Once you have the correct topics selected to receive emails for, you will receive an email every day in the morning, afternoon, and evening with the inquiries that were submitted that day. You will also receive an email for each topic that you’re signed up for so if you’re signed up for both Travel and Finance then you will receive an email for each.

See below example of the business and finance emails that come from HARO:

what is haro

3. Write Your Pitch (and Write it Quickly)

Once you see a topic inquiry that is a good fit to respond to, it is time to craft your perfect pitch.

Not only that, but you have to write that pitch as quickly as possible because at the same time you could have a hundred other bloggers and experts trying to respond to that same topic inquiry. The faster you get your response to the journalist, the better your chances are for getting a media mention (and have your response be complete as possible so they don’t have to waste any more time by reaching out to you for further information).

Make sure you can put something in the subject and message to make you stand out from the rest too. This will help your chances of getting featured.

For an example of a pitch, you can refer to the below pitch I actually sent to a Bustle journalis. You can also read the same Bustle article that I got a media mention in because of this pitch.

what is haro

Hello Natalia,

My name is Daniella Flores and I am the creator and author of iliketodabble.com, a blog about creative money tips and side hustles. Since side hustling requires heightened productivity, we have a few hacks up our sleeves.

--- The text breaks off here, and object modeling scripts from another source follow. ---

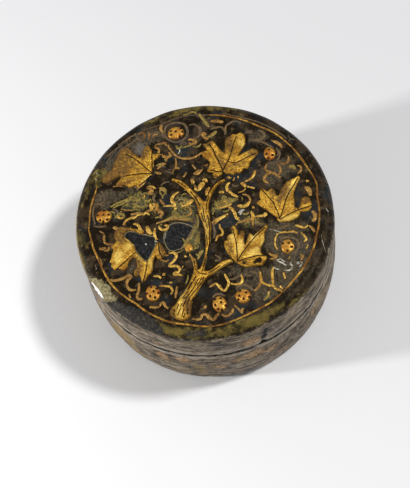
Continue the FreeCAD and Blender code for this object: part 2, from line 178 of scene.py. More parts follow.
# Worn side: thin lacquer over a bent board, from soot black to brown, rubbed to grey and olive.
worn_side, inner, given, leave = new_group("worn side", [], [("Tint", "Color"), ("Grain", "Float")])
place = inner.place_mm()
lumps = inner.cloud(inner.stretch(place, 0.35, 0.35, 1.0), 2.6, detail=5.0, rough=0.65)
tint = inner.blend(inner.step(lumps, 0.36, 0.64), (0.045, 0.032, 0.022), (0.38, 0.290, 0.195))
olive = inner.step(inner.cloud(inner.stretch(place, 0.5, 0.5, 1.0), 4.5, detail=4.0), 0.53, 0.63)
tint = inner.lay(tint, olive, 0.6, (0.20, 0.165, 0.075))
black_runs = use_group(inner, level_streaks, height=1.9, low=0.50, high=0.60)[0]
tint = inner.lay(tint, black_runs, 0.85, (0.022, 0.017, 0.013))
grey_runs = use_group(inner, level_streaks, height=2.3, low=0.53, high=0.63)[0]
tint = inner.lay(tint, grey_runs, 0.7, (0.38, 0.325, 0.265))
soot = inner.step(inner.cloud(place, 1.3, detail=5.0, rough=0.7), 0.55, 0.64)
tint = inner.lay(tint, soot, 0.8, (0.020, 0.016, 0.013))
rubs = inner.cloud(inner.stretch(place, 0.3, 0.3, 1.0), 1.3, detail=6.0, rough=0.75)
tint = inner.lay(tint, inner.step(rubs, 0.56, 0.64), 0.8, (0.56, 0.485, 0.395))
burns = inner.cloud(inner.stretch(place, 0.7, 0.7, 1.0), 4.5, detail=6.0, rough=0.75)
tint = inner.lay(tint, inner.step(burns, 0.52, 0.61), 0.75, (0.022, 0.018, 0.016))
ridges = use_group(inner, level_streaks, height=1.0, low=0.3, high=0.75)[0]
grain = inner.math("ADD", ridges, inner.cloud(place, 1.2, detail=4.0))
inner.tree.links.new(tint, leave.inputs[0])
inner.tree.links.new(grain, leave.inputs[1])

side_lacquer, finish, surface = new_finish("worn side lacquer", specular_ior_level=0.10)
place = finish.place_mm()
worn = use_group(finish, worn_side)
colour, grain = worn["Tint"], worn["Grain"]
crumbs = finish.cloud(finish.stretch(place, 0.6, 0.6, 1.0), 1.7, detail=5.0, rough=0.65)
char = finish.patches("tan", crumbs, 3.6, soft=0.10, edge=0.34)
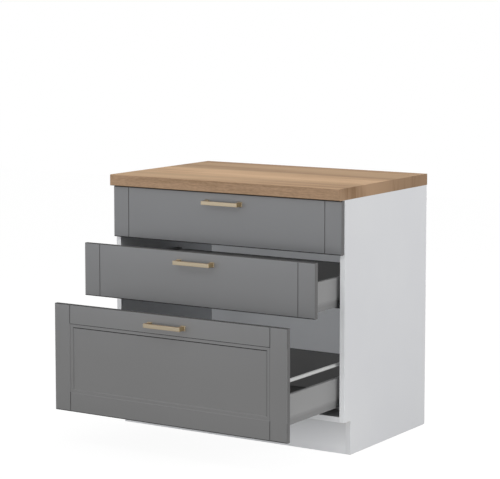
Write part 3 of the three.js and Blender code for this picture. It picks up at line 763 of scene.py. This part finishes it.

Our best hacks to staying productive are:

Turn off your phone notifications. Yea that’s right, you don’t have to turn on your phone completely while you work (since some of us use it as a resource as well), but turning off your notifications will prevent you from getting distracted.

Make sure you are working in a quiet place, free from other distractions. Of course, if music helps you get in the flow, by all means continue with the music! If you work at home maybe see if your significant other can take the kids and/or pets out for awhile while you work. If you work in an office, maybe book some time in a vacant office and put your calendar on do not disturb so you can get as much done without interruptions.

Set reminders for yourself via your alarm feature on your phone.Let’s say there are multiple things you need to get done YESTERDAY. Set an alarm for each. Guestimate how long each task might take you so if it is a 30 minute task, set an alarm for each task 30 minutes apart from each other. This way you can work on each task, 1 at a time and not self sabotage with multitasking.

Thanks and let me know if there is anything else you need!

If you end up using my quotes can you link my site iliketodabble.com and if you share it can you tag @iliketodabble on twitter and facebook?

Thank you!

Daniella Flores
Creator and author
iliketodabble.com

4. No Follow-up is Necessary Most of the Time

I think it is extremely important to note that with HARO pitches, there usually isn’t any follow-up necessary. You may not get a response on about 50% of your pitches but don’t waste your time trying to follow up with those journalists because when they fill their need for an article, many will end up ignoring those follow-up emails you send.

Now, about 10% of the time there may be some journalists that need maybe 1 more quote and don’t want to go through their stack of responses. That is when a follow-up might do you some good – it puts you at the top of the stack and someone might actually respond (especially when they are close to their deadline).

However, I’ve only gotten crickets on any followup I have ever done on my HARO pitches. I find it much more beneficial to move on to the next HARO pitch.

You also might still get featured with no response from the reporter or journalist. If this happens you can use something like Google Alerts to track any mentions of your name or brand name online which is also free to use.

Conclusion

I can’t remember who originally said this quote but it went something like “Promote yourself everywhere until everyone knows who you are” which doesn’t mean you have to literally be everywhere but try as much as possible to put yourself out there.

The more you put yourself out there, the more people will find you.

In addition to using a free service like HARO to get media coverage, other ways of putting yourself out there could look like:

  • Promoting your content and expertise on your social media channels
  • Engaging with others in your field or niche
  • Reaching out to those looking for sources for articles, interviews, etc in Facebook groups and Slack groups
  • Following journalists on Twitter, engage with them, and reach out to them if a story or idea you have might be a good fit

HARO is only one piece of your media coverage strategy but it shouldn’t be your only piece. Use it as a tool and use it wisely.